Il rap in Italia ha faticato ad imporsi, ma alla fine ce l’ha fatta. Non è più solo un genere per “ragazzini”, ora è qualcosa di più. Lo testimoniano le classifiche, le vendite dei dischi e il pubblico che hanno gli artisti. Come ha scritto Fibra “Paola Zukar continua a portare il rap italiano dove prima non aveva accesso”
Quanto è difficile trasformare una passione in una professione? Lo deve aver pensato parecchie volte Paola Zukar. Se il rap negli ultimi anni è diventato un genere di riferimento il merito è anche suo. Affermazione azzardata? No, realtà dei fatti. Dietro al successo di Fabri Fibra, Marraccash e Clementino c’è la sua figura. Un amore per l’hip hop che parte da lontano e nasce in maniera del tutto casuale, in una Genova degli anni ’80. Un video alla televisione di Rapper’s Delight degli Sugarhill e la proiezione di Breakin al cinema cambieranno per sempre la vita di Paola. L’hip hop ha chiamato e lei ha risposto presente.
Il suo libro Rap, Una storia italiana, edito da Baldini&Castoldi è un intreccio di racconti, di esperienze, di aneddoti. Analizza l’ultimo decennio di questo genere in un Paese restio ad accogliere le novità e le avanguardie musicali. La rabbia e la delusione dell’autrice prendono forma nelle pagine del libro. “Il peggiore difetto dell’Italia, per me, è essere un Paese fortemente ipocrita e falso, dove l’apparenza è tutto e la verità è un’altra” scrive.
In un ambiente prevalentemente maschile, Zukar si è imposta e si è ritagliata un ruolo di primo piano. Nel 2006 ha avuto la geniale intuizione di far riaccendere la scintilla del rap italiano proponendo Fabri Fibra alla Universal. Una mossa che si rivelerà presto vincente. Ad oggi nel suo roster, la Big Picture Managment, oltre al rapper di Senigallia ci sono anche Marracash e Clementino. Il suo libro ripercorre le fasi che hanno portato al lancio del rap italiano nel mainstream.

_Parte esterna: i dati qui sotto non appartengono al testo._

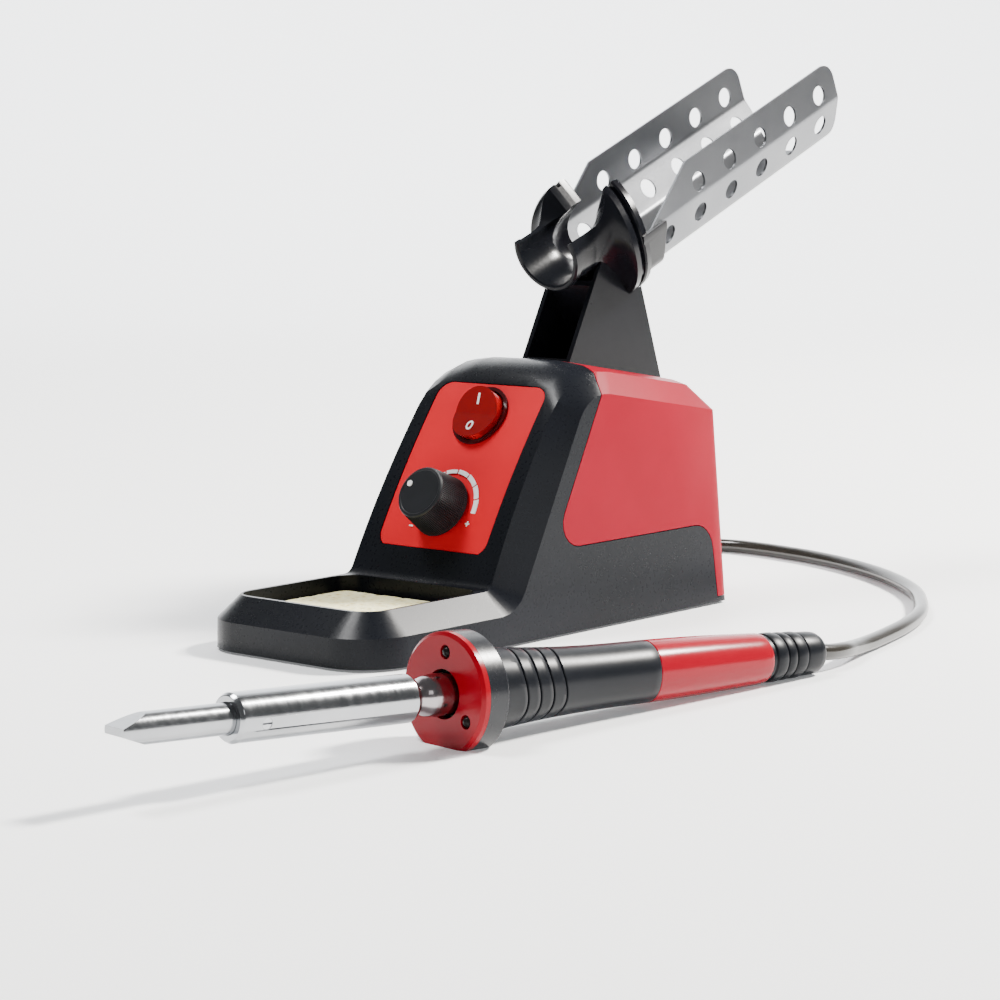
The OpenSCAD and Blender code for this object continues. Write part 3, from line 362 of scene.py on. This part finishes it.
def glass_like(name, tint, rough, weight):
    """Clear or tinted moulding that lets part of the light through."""
    paint = Paint(name, rough, Transmission_Weight=weight, IOR=1.49, Coat_Weight=0.3)
    paint.colour(paint.noise(300, 3), [c * 0.9 for c in tint], tint)
    paint.bump(paint.noise(900, 2), 0.004, 0.5)
    return paint.material


rocker_red = glass_like("rocker_red", (0.30, 0.003, 0.005), 0.08, 0.3)
fuse_glass = glass_like("fuse_glass", (0.9, 0.95, 0.97), 0.04, 0.9)
led_lens = moulded("led_lens", (0.008, 0.006, 0.006), (0.014, 0.01, 0.01), 0.25, Specular_IOR_Level=0.1)
lamp_glass = glass_like("lamp_glass", (0.9, 0.5, 0.25), 0.05, 0.7)


def sponge_material():
    """Cellulose sponge: open pores of mixed size, with painted shade darkening the inside of each pore."""
    paint = Paint("sponge_cellulose", 0.9, Sheen_Weight=0.3)
    pores = paint.cells(420)
    # painted shade: the ramp colours each pore darker towards its bottom, where the bump below sinks it
    paint.link(paint.ramp(pores, [(0.05, (0.62, 0.46, 0.12)), (0.35, (0.93, 0.85, 0.44)),
                                  (0.8, (0.97, 0.92, 0.56))]), paint.shader.inputs["Base Color"])
    paint.bump(pores, 0.9, 0.8)
    paint.bump(paint.noise(1400, 4), 0.25, 0.5)
    return paint.material


sponge_paint = sponge_material()

cord_paint = moulded("cord_pvc", (0.016, 0.014, 0.011), (0.024, 0.021, 0.017), 0.2, 700, 0.004,
                     Specular_IOR_Level=0.6)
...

Per affermarsi, questo genere ha dovuto sgomitare e scontrarsi con le logiche di mercato. Successi, sofferenze, delusioni e compromessi. Il rap in Italia ha faticato ad imporsi, ma alla fine ce l’ha fatta. Non è più solo un genere per “ragazzini”, ora è qualcosa di più. Lo testimoniano le classifiche, le vendite dei dischi e il pubblico che hanno questi artisti. Come ha scritto Fibra “Paola Zukar continua a portare il rap italiano dove prima non aveva accesso”.
Tutto questo viene descritto e raccontato nel libro in maniera chiara e critica. Alla sua esperienza professionale si affiancano poi i ricordi della sua adolescenza, il passato da giornalista e gli esordi da manager musicale. Un lungo racconto dove il lettore si immerge in queste atmosfere, rivive alcuni passaggi storici di questo genere e comprende tutte le difficoltà che ha attraversato il rap in Italia. Paola Zukar è riuscita a scrivere in maniera semplice alcuni concetti difficili e delicati.
Uno dei passaggi che più colpisce leggendo il libro lo si trova nei ringraziamenti. “A tutti coloro che sono ancora interessati a leggere una storia“. È una frase simbolica che si carica di significati e si colora di mille sfumature. Come ha detto Marracash “il lavoro di Paola ha colmato una delle lacune più grandi che questa scena ha sempre avuto e tutt’ora ha: l’assenza di management professionali. Non c’è niente di più hip hop che inventarsi una professione e portarla ai massimi livelli. È una vera self-made woman”. Alla fine ce l’ha fatta. Ha trasformato la sua passione in una professione.